====== DATASET EXTRACT ======

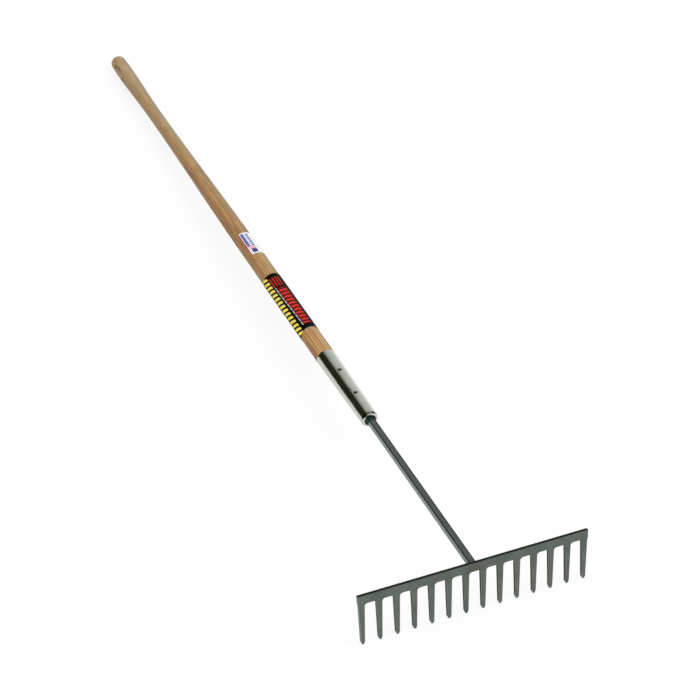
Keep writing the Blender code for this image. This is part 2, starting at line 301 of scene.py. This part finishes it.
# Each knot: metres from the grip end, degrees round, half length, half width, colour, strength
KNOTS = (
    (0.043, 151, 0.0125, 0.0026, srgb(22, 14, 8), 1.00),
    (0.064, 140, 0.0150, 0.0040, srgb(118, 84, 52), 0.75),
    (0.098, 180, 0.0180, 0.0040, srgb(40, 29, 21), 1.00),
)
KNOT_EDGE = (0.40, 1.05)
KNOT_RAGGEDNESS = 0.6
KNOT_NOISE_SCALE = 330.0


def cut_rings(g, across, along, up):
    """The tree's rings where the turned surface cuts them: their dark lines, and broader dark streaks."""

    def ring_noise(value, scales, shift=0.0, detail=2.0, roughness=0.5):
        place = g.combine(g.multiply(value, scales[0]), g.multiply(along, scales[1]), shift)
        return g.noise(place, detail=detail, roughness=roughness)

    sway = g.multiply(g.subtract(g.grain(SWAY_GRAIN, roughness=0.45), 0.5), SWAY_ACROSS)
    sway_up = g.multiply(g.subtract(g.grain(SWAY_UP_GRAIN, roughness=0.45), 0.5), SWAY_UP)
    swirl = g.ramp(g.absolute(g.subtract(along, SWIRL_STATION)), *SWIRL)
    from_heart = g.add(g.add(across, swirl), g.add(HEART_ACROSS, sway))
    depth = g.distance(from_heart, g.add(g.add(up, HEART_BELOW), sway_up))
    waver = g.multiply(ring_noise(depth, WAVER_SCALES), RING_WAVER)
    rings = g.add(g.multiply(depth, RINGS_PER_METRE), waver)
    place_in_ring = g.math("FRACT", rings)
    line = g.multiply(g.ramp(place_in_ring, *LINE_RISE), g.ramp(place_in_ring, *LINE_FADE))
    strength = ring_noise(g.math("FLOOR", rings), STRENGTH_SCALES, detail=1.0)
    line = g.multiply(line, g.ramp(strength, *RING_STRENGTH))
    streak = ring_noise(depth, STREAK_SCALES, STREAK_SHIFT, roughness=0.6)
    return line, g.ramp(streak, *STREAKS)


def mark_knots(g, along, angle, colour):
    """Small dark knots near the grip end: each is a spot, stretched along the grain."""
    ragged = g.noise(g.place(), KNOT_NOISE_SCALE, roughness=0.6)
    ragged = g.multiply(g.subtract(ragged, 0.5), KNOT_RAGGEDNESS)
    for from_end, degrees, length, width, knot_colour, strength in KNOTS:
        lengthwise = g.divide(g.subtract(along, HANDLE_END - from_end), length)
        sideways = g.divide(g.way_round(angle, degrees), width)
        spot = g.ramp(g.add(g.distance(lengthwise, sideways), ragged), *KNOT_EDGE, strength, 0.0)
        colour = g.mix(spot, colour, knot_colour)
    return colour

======

WHAT IS REQUIRED » All of the lines above need to be given again exactly.

ANSWER TO THIS PROBLEM »
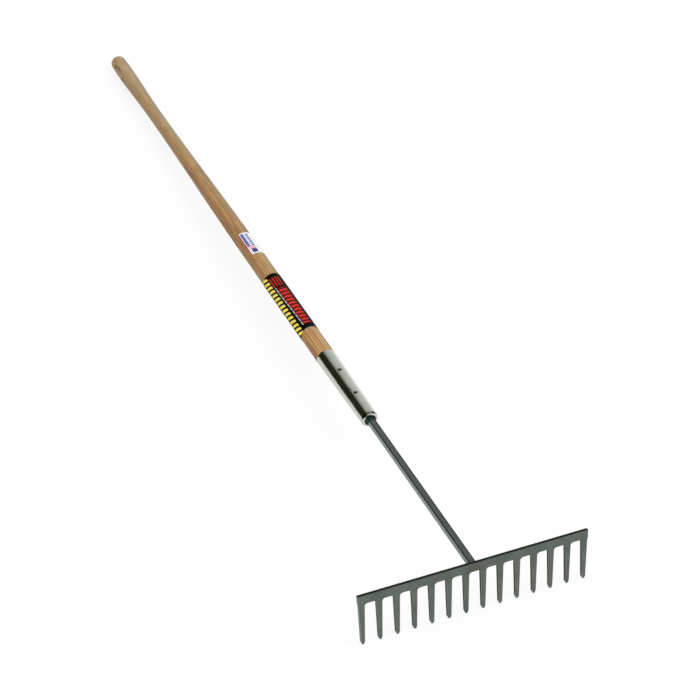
Keep writing the Blender code for this image. This is part 2, starting at line 301 of scene.py. This part finishes it.
# Each knot: metres from the grip end, degrees round, half length, half width, colour, strength
KNOTS = (
    (0.043, 151, 0.0125, 0.0026, srgb(22, 14, 8), 1.00),
    (0.064, 140, 0.0150, 0.0040, srgb(118, 84, 52), 0.75),
    (0.098, 180, 0.0180, 0.0040, srgb(40, 29, 21), 1.00),
)
KNOT_EDGE = (0.40, 1.05)
KNOT_RAGGEDNESS = 0.6
KNOT_NOISE_SCALE = 330.0


def cut_rings(g, across, along, up):
    """The tree's rings where the turned surface cuts them: their dark lines, and broader dark streaks."""

    def ring_noise(value, scales, shift=0.0, detail=2.0, roughness=0.5):
        place = g.combine(g.multiply(value, scales[0]), g.multiply(along, scales[1]), shift)
        return g.noise(place, detail=detail, roughness=roughness)

    sway = g.multiply(g.subtract(g.grain(SWAY_GRAIN, roughness=0.45), 0.5), SWAY_ACROSS)
    sway_up = g.multiply(g.subtract(g.grain(SWAY_UP_GRAIN, roughness=0.45), 0.5), SWAY_UP)
    swirl = g.ramp(g.absolute(g.subtract(along, SWIRL_STATION)), *SWIRL)
    from_heart = g.add(g.add(across, swirl), g.add(HEART_ACROSS, sway))
    depth = g.distance(from_heart, g.add(g.add(up, HEART_BELOW), sway_up))
    waver = g.multiply(ring_noise(depth, WAVER_SCALES), RING_WAVER)
    rings = g.add(g.multiply(depth, RINGS_PER_METRE), waver)
    place_in_ring = g.math("FRACT", rings)
    line = g.multiply(g.ramp(place_in_ring, *LINE_RISE), g.ramp(place_in_ring, *LINE_FADE))
    strength = ring_noise(g.math("FLOOR", rings), STRENGTH_SCALES, detail=1.0)
    line = g.multiply(line, g.ramp(strength, *RING_STRENGTH))
    streak = ring_noise(depth, STREAK_SCALES, STREAK_SHIFT, roughness=0.6)
    return line, g.ramp(streak, *STREAKS)


def mark_knots(g, along, angle, colour):
    """Small dark knots near the grip end: each is a spot, stretched along the grain."""
    ragged = g.noise(g.place(), KNOT_NOISE_SCALE, roughness=0.6)
    ragged = g.multiply(g.subtract(ragged, 0.5), KNOT_RAGGEDNESS)
    for from_end, degrees, length, width, knot_colour, strength in KNOTS:
        lengthwise = g.divide(g.subtract(along, HANDLE_END - from_end), length)
        sideways = g.divide(g.way_round(angle, degrees), width)
        spot = g.ramp(g.add(g.distance(lengthwise, sideways), ragged), *KNOT_EDGE, strength, 0.0)
        colour = g.mix(spot, colour, knot_colour)
    return colour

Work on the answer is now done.